Other properties in Sands China’s portfolio – Sands Cotai Central; Four Seasons Hotel Macao and Plaza Casino; and Sands Macao – reported a decline in net revenues, mainly due to a decrease in casino revenue. While Sands Cotai Central and the Four Seasons Hotel Macao and Plaza Casino recorded an increase in adjusted property EBITDA, Sands Macao on the peninsula reported a 10.6 percent decline.
Increase in visitors
Union Gaming Securities Asia Ltd said that Sands China’s results beat investment analysts’ estimates “by a wide margin”.
“Most importantly … there appears to have been very little, if any, cannibalisation of the existing Sands China assets.

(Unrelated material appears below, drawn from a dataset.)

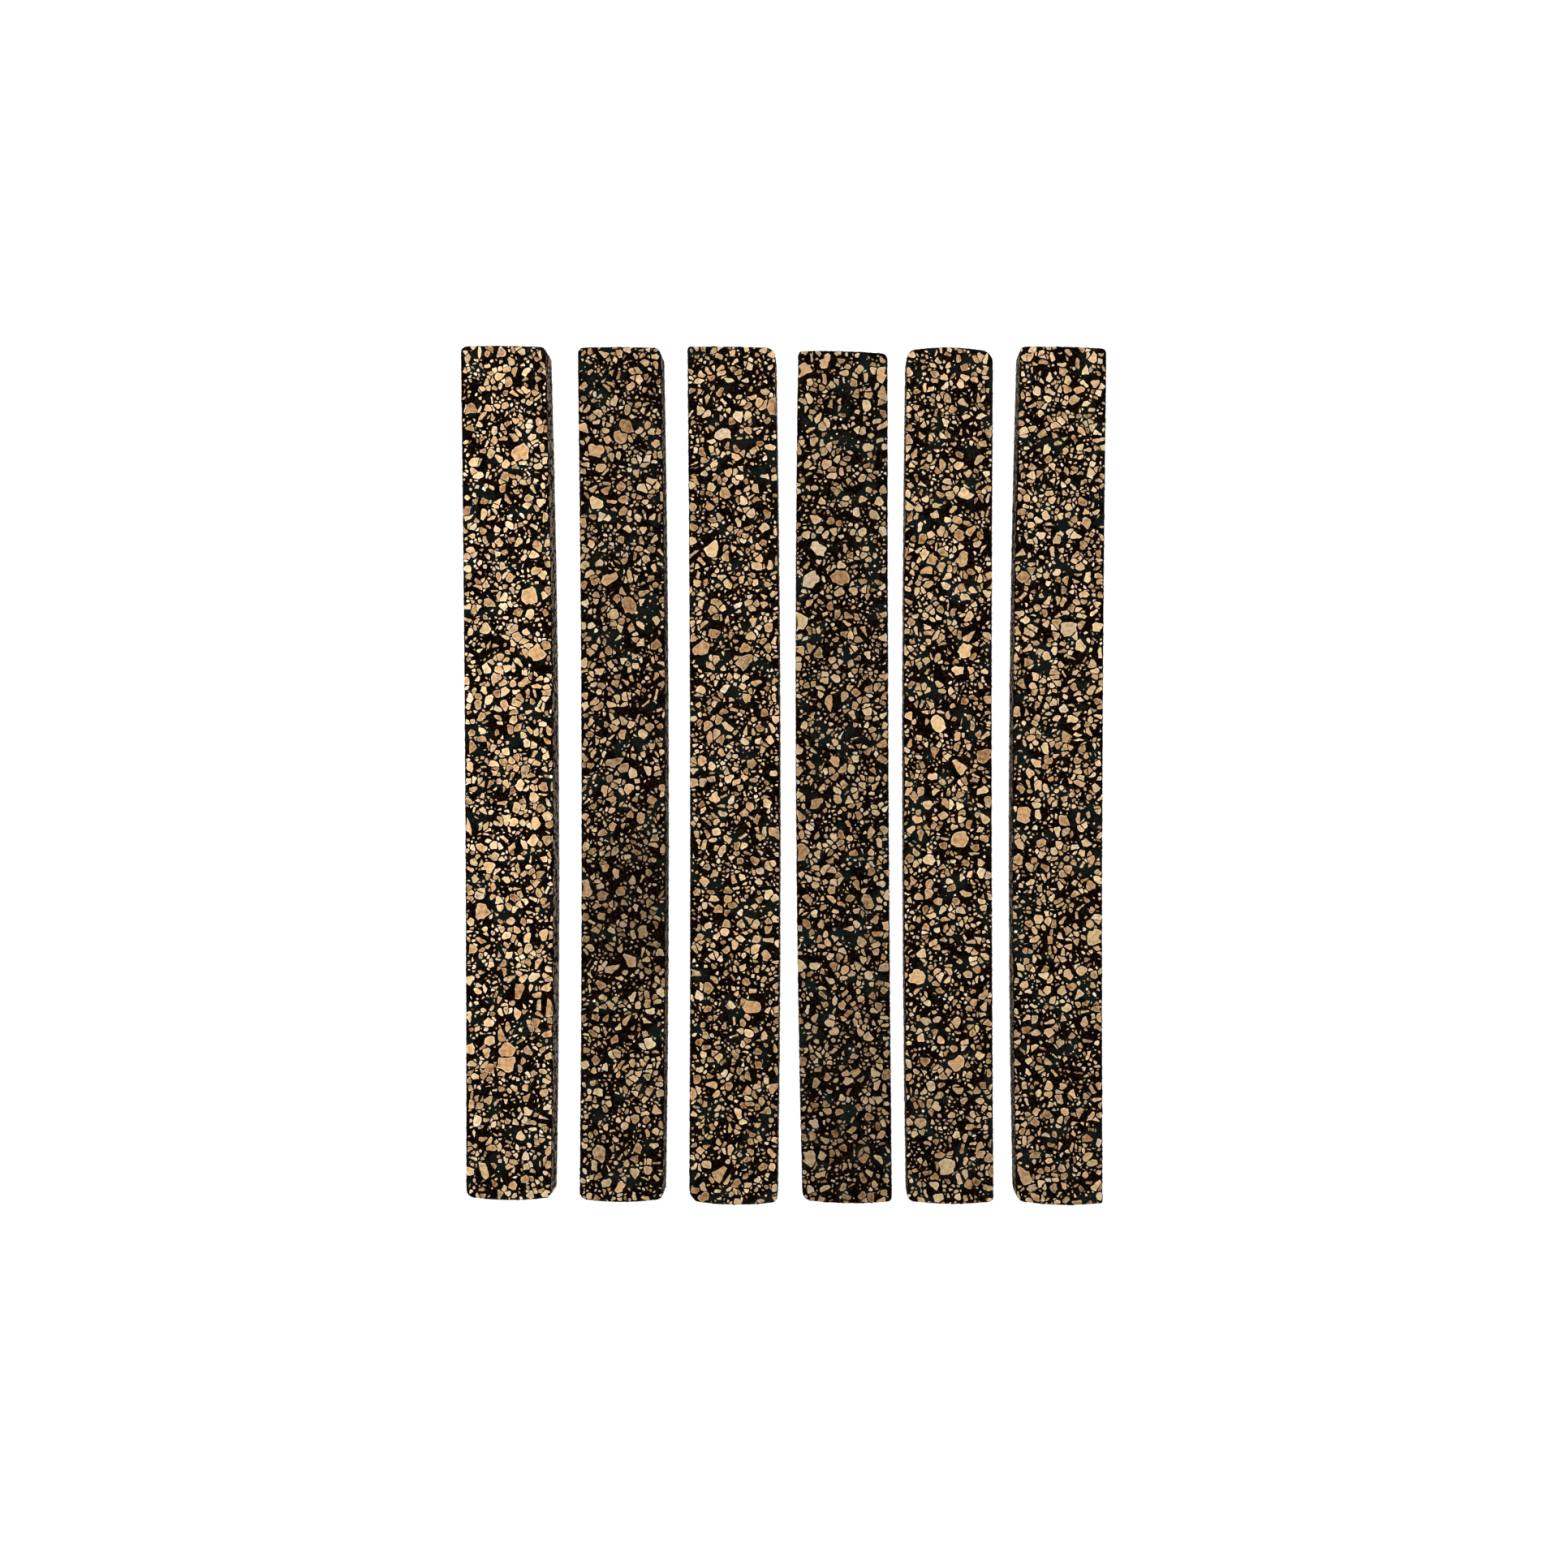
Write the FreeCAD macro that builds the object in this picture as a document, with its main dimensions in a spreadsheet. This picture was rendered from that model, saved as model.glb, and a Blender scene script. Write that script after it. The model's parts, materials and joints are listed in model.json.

We would attribute this in part to significant pre-opening marketing, as well as the likely capture of a greater wallet share of Sands China customers staying on Cotai,” said analyst Grant Govertsen in a note on Thursday.
On the call with investors, Las Vegas Sands said it saw a 19 percent increase in visitors to its Macau properties in September, compared to the same month last year.
Wells Fargo’s Mr McKnight and Mr Shore said they estimated Sands China’s Macau market share increased 190 basis points to 23.6 percent in the three months to September 30. “We estimate mass table share increased 100 bps in the quarter, which is notable given Parisian was open for only 18 days in the quarter,” they said.
In Singapore, where Las Vegas Sands developed and operates the Marina Bay Sands, adjusted property EBITDA was US$390.7 million in the third quarter, compared to US$389.7 million a year earlier.
Casino revenue at Marina Bay Sands increased 1.1 percent year-on-year to US$591.4 million in the three months to September 30.
In the company’s home market of Las Vegas, adjusted property EBITDA increased by 6.9 percent year-on-year to US$85.3 million. Revenue for that market declined by 0.6 percent from the prior-year period, to US$383.2 million.